### Challenge
In the listing below, find the line containing "at height z" and the line containing "obj.matrix_world = world". Repeat exactly those two lines and every line between them, nothing more.

### Dataset content

★ ★ ★ ★ ★ ★ ★

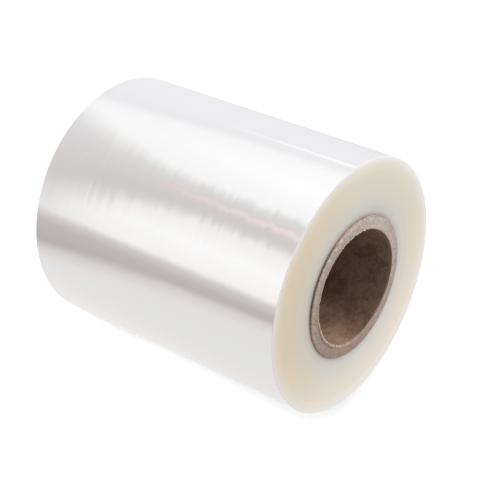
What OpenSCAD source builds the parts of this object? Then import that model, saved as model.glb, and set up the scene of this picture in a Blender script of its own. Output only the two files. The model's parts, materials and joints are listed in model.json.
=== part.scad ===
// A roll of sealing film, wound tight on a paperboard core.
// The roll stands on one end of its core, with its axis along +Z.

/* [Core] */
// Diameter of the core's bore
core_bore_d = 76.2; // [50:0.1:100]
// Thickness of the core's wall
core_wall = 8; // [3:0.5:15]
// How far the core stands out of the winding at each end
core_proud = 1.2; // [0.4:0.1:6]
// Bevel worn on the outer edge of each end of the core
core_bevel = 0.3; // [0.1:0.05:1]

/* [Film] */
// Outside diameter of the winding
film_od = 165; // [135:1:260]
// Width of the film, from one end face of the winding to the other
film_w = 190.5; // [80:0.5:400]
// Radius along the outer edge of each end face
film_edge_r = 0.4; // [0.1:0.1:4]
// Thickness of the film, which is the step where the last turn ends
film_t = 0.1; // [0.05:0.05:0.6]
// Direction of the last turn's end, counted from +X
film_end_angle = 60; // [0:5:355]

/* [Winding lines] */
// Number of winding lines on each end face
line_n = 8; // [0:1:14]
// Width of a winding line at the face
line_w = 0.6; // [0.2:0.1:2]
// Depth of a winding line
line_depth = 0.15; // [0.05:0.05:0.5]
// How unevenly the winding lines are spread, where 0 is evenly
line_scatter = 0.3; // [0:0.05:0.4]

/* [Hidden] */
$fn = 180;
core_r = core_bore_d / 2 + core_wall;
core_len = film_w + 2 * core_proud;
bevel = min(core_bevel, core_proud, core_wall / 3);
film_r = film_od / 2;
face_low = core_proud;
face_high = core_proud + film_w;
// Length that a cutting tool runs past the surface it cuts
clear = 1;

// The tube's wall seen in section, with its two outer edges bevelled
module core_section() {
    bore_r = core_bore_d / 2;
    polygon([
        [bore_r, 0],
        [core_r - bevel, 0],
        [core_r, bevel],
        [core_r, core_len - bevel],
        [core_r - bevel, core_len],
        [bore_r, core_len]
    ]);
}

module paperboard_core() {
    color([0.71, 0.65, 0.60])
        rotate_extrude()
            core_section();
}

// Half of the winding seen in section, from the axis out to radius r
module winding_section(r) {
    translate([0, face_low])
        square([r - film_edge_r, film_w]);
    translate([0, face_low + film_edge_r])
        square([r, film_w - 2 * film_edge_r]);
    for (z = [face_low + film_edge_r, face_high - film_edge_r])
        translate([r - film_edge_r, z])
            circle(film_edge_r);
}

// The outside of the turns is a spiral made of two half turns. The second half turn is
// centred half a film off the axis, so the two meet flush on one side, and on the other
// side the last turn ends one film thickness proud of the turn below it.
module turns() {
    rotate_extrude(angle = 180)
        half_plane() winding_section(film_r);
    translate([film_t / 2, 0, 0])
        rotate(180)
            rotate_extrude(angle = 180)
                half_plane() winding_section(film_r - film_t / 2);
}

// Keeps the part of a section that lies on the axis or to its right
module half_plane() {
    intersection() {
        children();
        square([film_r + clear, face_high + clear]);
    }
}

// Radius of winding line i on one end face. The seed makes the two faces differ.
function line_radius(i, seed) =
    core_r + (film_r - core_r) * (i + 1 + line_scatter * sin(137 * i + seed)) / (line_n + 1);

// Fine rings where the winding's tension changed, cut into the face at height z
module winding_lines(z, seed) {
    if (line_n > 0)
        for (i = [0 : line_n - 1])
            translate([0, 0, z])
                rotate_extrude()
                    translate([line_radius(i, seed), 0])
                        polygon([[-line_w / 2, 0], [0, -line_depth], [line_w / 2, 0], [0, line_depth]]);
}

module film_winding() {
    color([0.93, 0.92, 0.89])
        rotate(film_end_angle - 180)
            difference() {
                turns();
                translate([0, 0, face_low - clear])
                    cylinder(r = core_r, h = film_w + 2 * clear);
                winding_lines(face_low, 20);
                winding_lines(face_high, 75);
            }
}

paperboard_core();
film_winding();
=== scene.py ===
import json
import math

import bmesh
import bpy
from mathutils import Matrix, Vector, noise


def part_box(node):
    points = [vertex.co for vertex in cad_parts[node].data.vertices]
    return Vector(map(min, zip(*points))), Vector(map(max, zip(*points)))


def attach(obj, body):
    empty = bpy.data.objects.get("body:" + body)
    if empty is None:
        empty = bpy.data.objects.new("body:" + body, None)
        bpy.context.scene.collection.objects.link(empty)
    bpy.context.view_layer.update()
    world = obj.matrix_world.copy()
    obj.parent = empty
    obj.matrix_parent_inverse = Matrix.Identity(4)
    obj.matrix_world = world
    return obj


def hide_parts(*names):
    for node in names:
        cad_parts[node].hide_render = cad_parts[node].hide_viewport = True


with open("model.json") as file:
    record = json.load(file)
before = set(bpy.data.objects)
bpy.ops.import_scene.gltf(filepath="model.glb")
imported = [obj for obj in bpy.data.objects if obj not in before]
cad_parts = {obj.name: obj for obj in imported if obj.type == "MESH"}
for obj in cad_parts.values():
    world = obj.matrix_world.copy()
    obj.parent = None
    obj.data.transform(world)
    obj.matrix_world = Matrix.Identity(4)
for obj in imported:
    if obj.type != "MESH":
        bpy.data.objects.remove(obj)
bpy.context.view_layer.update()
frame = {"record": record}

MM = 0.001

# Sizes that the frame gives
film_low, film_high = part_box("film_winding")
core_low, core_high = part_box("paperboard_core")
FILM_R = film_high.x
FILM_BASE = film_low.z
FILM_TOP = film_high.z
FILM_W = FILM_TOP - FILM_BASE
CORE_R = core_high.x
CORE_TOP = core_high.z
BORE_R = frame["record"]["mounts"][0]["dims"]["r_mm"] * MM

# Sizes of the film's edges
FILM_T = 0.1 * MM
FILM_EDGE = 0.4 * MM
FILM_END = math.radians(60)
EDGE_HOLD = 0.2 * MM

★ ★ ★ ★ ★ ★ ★

### Answer in full
// Fine rings where the winding's tension changed, cut into the face at height z
module winding_lines(z, seed) {
    if (line_n > 0)
        for (i = [0 : line_n - 1])
            translate([0, 0, z])
                rotate_extrude()
                    translate([line_radius(i, seed), 0])
                        polygon([[-line_w / 2, 0], [0, -line_depth], [line_w / 2, 0], [0, line_depth]]);
}

module film_winding() {
    color([0.93, 0.92, 0.89])
        rotate(film_end_angle - 180)
            difference() {
                turns();
                translate([0, 0, face_low - clear])
                    cylinder(r = core_r, h = film_w + 2 * clear);
                winding_lines(face_low, 20);
                winding_lines(face_high, 75);
            }
}

paperboard_core();
film_winding();
=== scene.py ===
import json
import math

import bmesh
import bpy
from mathutils import Matrix, Vector, noise


def part_box(node):
    points = [vertex.co for vertex in cad_parts[node].data.vertices]
    return Vector(map(min, zip(*points))), Vector(map(max, zip(*points)))


def attach(obj, body):
    empty = bpy.data.objects.get("body:" + body)
    if empty is None:
        empty = bpy.data.objects.new("body:" + body, None)
        bpy.context.scene.collection.objects.link(empty)
    bpy.context.view_layer.update()
    world = obj.matrix_world.copy()
    obj.parent = empty
    obj.matrix_parent_inverse = Matrix.Identity(4)
    obj.matrix_world = world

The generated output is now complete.